Many communities have motivated leaders—formal and informal—who have shaped the community before an alarm ever rang. A simple internet search reveals many stories of citizens who made simple changes just before a fire—often because a teacher, company officer, fire marshal or fire chief worked to change behavior before a fire started.
Have you ever watched an engine company at a local grocery store interacting with the public? As they're ringing up their groceries, a captain interacts with a three-year-old and her mother; the captain ends the conversation by reminding the mother to check her smoke detectors. This sort of interaction is priceless and can change behaviors before a fire ever starts.
The fire chief's role is critical in setting the tone for a fire department and community, such as in establishing standards on training, home safety checks or the number of education programs in a year. Even more important is setting the standard for both how our department members interact with the public and what's important to our organizations.
With the efforts of dedicated department leaders and members, many fire service organizations have established smoke-detector programs as a fire-prevention priority. Reinvigorated smoke-detector programs have gone from being reactive to sending highly trained personnel into the community and performing life-safety checks while ensuring the homes they visit have working smoke detectors. The goal is to stop a fire before it ever starts and to ensure the occupants have working smoke detectors and an escape plan in case it does.

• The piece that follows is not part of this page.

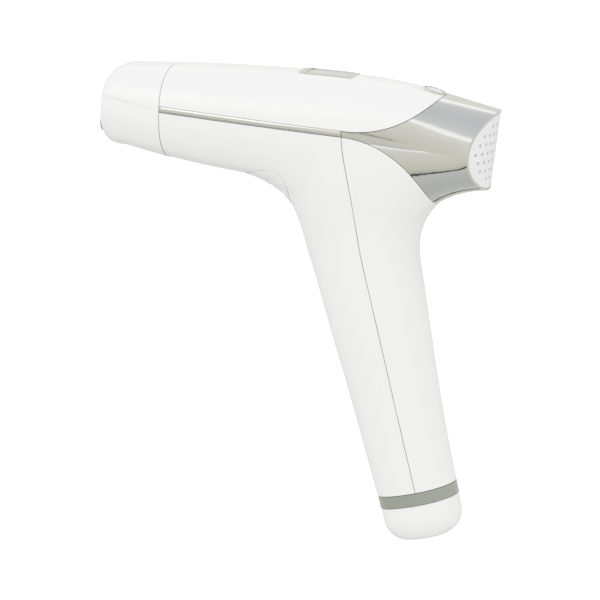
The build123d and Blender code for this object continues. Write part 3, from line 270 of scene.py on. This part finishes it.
def skin_of(node):
    """Search tree over a CAD node's faces, in the shared frame."""
    mesh, place = nodes[node].data, nodes[node].matrix_world
    corners = [place @ vertex.co for vertex in mesh.vertices]
    return corners, BVHTree.FromPolygons(corners, [face.vertices for face in mesh.polygons])


def add_piece(name, points, faces, slot, body):
    mesh = bpy.data.meshes.new(name)
    mesh.from_pydata(points, [], faces)
    mesh.polygons.foreach_set("use_smooth", [True] * len(faces))
    mesh.materials.append(looks[slot])
    piece = bpy.data.objects.new(name, mesh)
    bpy.context.collection.objects.link(piece)
    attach(piece, body)
    return piece


FLASH_OUT = Vector((-cos(radians(60)), 0, -sin(radians(60))))       # the way the flash button faces
PETALS = 12
PETAL_REACH = (4.0 * MM, 11.0 * MM)
PETAL_SPREAD = 0.19               # half the angle a petal takes, in radians
PETAL_STRETCH = 1.88              # across the button, which is wider than long
LOOP_POINTS = 48
# Places across a bead and the bead's height there, in mm.
BEAD = [(-0.5, -0.15), (-0.3, 0.22), (0, 0.36), (0.3, 0.22), (0.5, -0.15)]
PETAL_RAY_START = 30 * MM


def petal(number):
    """Outline of one petal in the button's plane, as lengths along and across it."""
    middle = 2 * pi * number / PETALS
    near_end, far_end = PETAL_REACH
    outline = []
    for step in range(LOOP_POINTS):
        turn = 2 * pi * step / LOOP_POINTS
        reach = near_end + (far_end - near_end) * (1 - cos(turn)) / 2
        angle = middle + PETAL_SPREAD * sin(turn)
        outline.append((reach * cos(angle), reach * sin(angle) * PETAL_STRETCH))
    return outline


def flash_button_petals():
    """Raised outlines of a ring of petals on the flash button's face."""
    corners, skin = skin_of("flash_button")
    along = Vector((-FLASH_OUT.z, 0, FLASH_OUT.x))
    across = Vector((0, 1, 0))
    reaches = [corner.dot(along) for corner in corners]
    front = max(corner.dot(FLASH_OUT) for corner in corners)
    centre = along * (min(reaches) + max(reaches)) / 2 + FLASH_OUT * front

    def on_skin(u, v):
        spot = centre + along * u + across * v
        place, normal, _, _ = skin.ray_cast(spot + FLASH_OUT * PETAL_RAY_START, -FLASH_OUT)
        if place is None:
            raise ValueError(f"the petals run off the button at {u:.4f}, {v:.4f}")
        return place, normal if normal.dot(FLASH_OUT) > 0 else -normal

    points, faces = [], []
    for number in range(PETALS):
        outline = petal(number)
        first = len(points)
        for here, (u, v) in enumerate(outline):
            before, after = outline[here - 1], outline[(here + 1) % LOOP_POINTS]
            run = Vector((after[0] - before[0], after[1] - before[1])).normalized()
            for shift, rise in BEAD:
                place, normal = on_skin(u - run.y * shift * MM, v + run.x * shift * MM)
                points.append(place + normal * rise * MM)
        wide = len(BEAD)
        for here in range(LOOP_POINTS):
            row, following = first + here * wide, first + (here + 1) % LOOP_POINTS * wide
            faces += [(row + k, row + k + 1, following + k + 1, following + k)
                      for k in range(wide - 1)]
            faces.append((row + wide - 1, row, following, following + wide - 1))
    return add_piece("flash_button_petals", points, faces, "white_shell", "flash_key")


STRIP_ROWS, STRIP_COLUMNS = 80, 13
STRIP_FALL = 0.5 * MM             # how far the strip's edges lie behind its middle
STRIP_DEPTH = 1.2 * MM
STRIP_END_GAP = 0.02 * MM         # keeps the end rows on the CAD strip
STRIP_SCAN_STEPS = 400            # heights tried in each row to find the strip's edges
STRIP_RAY_START = 50 * MM         # distance from the middle plane, outside the body


def rounded_strip(node):
    """The side strip with a half-round face, flush with the CAD's at its middle."""
    corners, skin = skin_of(node)
    side = 1 if sum(corner.y for corner in corners) > 0 else -1
    xs = [corner.x for corner in corners]
    first, last = min(xs) + STRIP_END_GAP, max(xs) - STRIP_END_GAP
    zs = [corner.z for corner in corners]
    bottom, rise = min(zs), max(zs) - min(zs)
    steps = [bottom + rise * k / STRIP_SCAN_STEPS for k in range(STRIP_SCAN_STEPS + 1)]

    def face_at(x, z):
        return skin.ray_cast(Vector((x, side * STRIP_RAY_START, z)), Vector((0, -side, 0)))[0]

    outer, inner = [], []
    for row in range(STRIP_ROWS):
        x = first + (last - first) * row / (STRIP_ROWS - 1)
        hits = [z for z in steps if face_at(x, z)]
        low, high = hits[0], hits[-1]
        for column in range(STRIP_COLUMNS):
            share = column / (STRIP_COLUMNS - 1)
            z = low + (high - low) * share
            y = face_at(x, min(max(z, low), high)).y
            fall = STRIP_FALL * (1 - (1 - (2 * share - 1) ** 2) ** 0.5)
            outer.append(Vector((x, y - side * fall, z)))
            inner.append(Vector((x, y - side * STRIP_DEPTH, z)))
    count, wide = len(outer), STRIP_COLUMNS
    faces = []
    for row in range(STRIP_ROWS - 1):
        for column in range(wide - 1):
            a = row * wide + column
            quad = (a, a + 1, a + wide + 1, a + wide)
            faces += [quad, tuple(count + index for index in reversed(quad))]
    for row in range(STRIP_ROWS - 1):
        for column in (0, wide - 1):
            a = row * wide + column
            faces.append((a, a + wide, count + a + wide, count + a))
    for row in (0, STRIP_ROWS - 1):
        for column in range(wide - 1):
            a = row * wide + column
            faces.append((a, a + 1, count + a + 1, count + a))
    piece = add_piece(node + "_rounded", outer + inner, faces, "chrome_trim", "casing")
    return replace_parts(piece, node)


flash_button_petals()
for strip in ("side_strip_left", "side_strip_right"):
    rounded_strip(strip)


# ---------------------------------------------------------------- stage, light and camera

FLOOR_DROP = 0.25                 # metres below the object, which floats as in a cut-out
FLOOR_HALF = 40.0


def add_floor(height):
    mesh = bpy.data.meshes.new("floor")
    corners = [(-1, -1), (1, -1), (1, 1), (-1, 1)]
    mesh.from_pydata([(x * FLOOR_HALF, y * FLOOR_HALF, height) for x, y in corners],
                     [], [(0, 1, 2, 3)])
    floor = bpy.data.objects.new("floor", mesh)
    bpy.context.collection.objects.link(floor)
    mesh.materials.append(surface(
        "floor", ((0.97, 0.97, 0.97), (0.96, 0.96, 0.96)), rough=(0.7, 0.85), tone_scale=0.6,
        rough_scale=3, grain_scale=40, grain=0.05, depth=5e-4, emission_color=(1, 1, 1, 1),
        emission_strength=0.3))
    floor.visible_glossy = False
    floor.visible_diffuse = False


# Each light's place from the object's middle, its two sides, its power and its colour.
KEY_LIGHT = (-0.7, -1.1, 1.0), (1.2, 1.2), 2.3, (1, 1, 1)
FILL_LIGHT = (0.9, -1.0, 0.3), (0.9, 0.9), 0.9, (1.0, 0.99, 0.97)


def add_light(name, target, offset, size, power, colour):
    place = target + Vector(offset)
    data = bpy.data.lights.new(name, "AREA")
    data.shape = "RECTANGLE"
    data.size, data.size_y = size
    data.energy = power
    data.color = colour
    light = bpy.data.objects.new(name, data)
    light.location = place
    light.rotation_mode = "QUATERNION"
    light.rotation_quaternion = (target - place).to_track_quat("-Z", "Y")
    bpy.context.collection.objects.link(light)
    return light


# Colours around the object by height, from straight below at 0 to straight above at 1.
LIGHTING = [
    (0.0, (0.91, 0.905, 0.89)), (0.35, (0.94, 0.94, 0.932)), (0.55, (0.94, 0.94, 0.942)),
    (1.0, (0.93, 0.93, 0.93))]
MIRRORED = [
    (0.0, (0.52, 0.53, 0.52)), (0.08, (0.58, 0.59, 0.57)), (0.15, (0.62, 0.62, 0.58)),
    (0.163, (0.05, 0.065, 0.05)), (0.176, (0.05, 0.065, 0.05)), (0.19, (0.54, 0.54, 0.48)),
    (0.25, (0.66, 0.655, 0.58)), (0.40, (0.73, 0.72, 0.65)), (0.58, (0.77, 0.76, 0.70)),
    (0.72, (0.82, 0.81, 0.77)), (0.77, (1.12, 1.12, 1.10)), (0.80, (1.08, 1.08, 1.07)),
    (0.85, (0.72, 0.73, 0.73)), (1.0, (0.62, 0.64, 0.65))]
BACKDROP_STRENGTH = 1.05


def height_colours(tree, height, stops):
    """A background that takes its colour from the stops."""
    ramp = tree.nodes.new("ShaderNodeValToRGB")
    elements = ramp.color_ramp.elements
    elements.remove(elements[1])
    elements[0].color = (*stops[0][1], 1)
    for position, colour in stops[1:]:
        elements.new(position).color = (*colour, 1)
    tree.links.new(height, ramp.inputs["Fac"])
    background = tree.nodes.new("ShaderNodeBackground")
    tree.links.new(ramp.outputs["Color"], background.inputs["Color"])
    return background.outputs["Background"]


def add_world():
    """White surroundings; shiny parts mirror pale walls with a bright strip and a dark line."""
    world = bpy.data.worlds.new("studio")
    world.use_nodes = True
    bpy.context.scene.world = world
    tree = world.node_tree
    coords = tree.nodes.new("ShaderNodeTexCoord")
    split = tree.nodes.new("ShaderNodeSeparateXYZ")
    tree.links.new(coords.outputs["Generated"], split.inputs["Vector"])
    scaled = tree.nodes.new("ShaderNodeMapRange")
    scaled.inputs["From Min"].default_value = -1
    tree.links.new(split.outputs["Z"], scaled.inputs["Value"])
    height = scaled.outputs["Result"]
    lighting = height_colours(tree, height, LIGHTING)
    mirrored = height_colours(tree, height, MIRRORED)
    seen = tree.nodes["Background"]
    seen.inputs["Color"].default_value = (1, 1, 1, 1)
    seen.inputs["Strength"].default_value = BACKDROP_STRENGTH
    ray = tree.nodes.new("ShaderNodeLightPath")
    below = lighting
    layers = (("Is Glossy Ray", mirrored), ("Is Camera Ray", seen.outputs["Background"]))
    for kind, above in layers:
        mix = tree.nodes.new("ShaderNodeMixShader")
        tree.links.new(ray.outputs[kind], mix.inputs["Fac"])
        tree.links.new(below, mix.inputs[1])
        tree.links.new(above, mix.inputs[2])
        below = mix.outputs["Shader"]
    tree.links.new(below, tree.nodes["World Output"].inputs["Surface"])


AZIMUTH, ELEVATION, ROLL = radians(13), radians(10), radians(2.1)
CAMERA_TARGET = (-0.0375, 0, 0.015)
CAMERA_DISTANCE = 2.0
LENS = 279.6


def add_camera(target):
    back = Vector((sin(AZIMUTH) * cos(ELEVATION), -cos(AZIMUTH) * cos(ELEVATION),
                   sin(ELEVATION)))
    right = Vector((cos(AZIMUTH), sin(AZIMUTH), 0))
    up = back.cross(right)
    turned_right = right * cos(ROLL) + up * sin(ROLL)
    turned_up = up * cos(ROLL) - right * sin(ROLL)
    data = bpy.data.cameras.new("camera")
    data.lens = LENS
    camera = bpy.data.objects.new("camera", data)
    axes = Matrix((turned_right, turned_up, back)).transposed().to_4x4()
    camera.matrix_world = Matrix.Translation(Vector(target) + back * CAMERA_DISTANCE) @ axes
    bpy.context.collection.objects.link(camera)
    bpy.context.scene.camera = camera


low, high = cad_box
add_floor(low.z - FLOOR_DROP)
add_world()
middle = (low + high) / 2
add_light("key", middle, *KEY_LIGHT)
fill = add_light("fill", middle, *FILL_LIGHT)
fill.visible_glossy = False
add_camera(CAMERA_TARGET)
bpy.context.scene.view_settings.view_transform = "Standard"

Many programs have included public and private partnerships, which are making a difference and saving hundreds of lives each year. Dedicated fire chiefs, company officers and fire marshals have provided leadership and relentless passion to build critical partnerships and empower those who work with them. Without the vision, passion and leadership, many programs would have died on the shelf.
Fire departments are full of action-oriented staff who are looking to make a difference each and every day. How can we as leaders harness that energy and empower our staff to reduce the impact of fire? What can your department do to reduce the impact of fire on a community?
It may be as simple as checking smoke detectors every time the engine company is dispatched to help the medic unit. That simple change could make a difference in thousands of homes each year.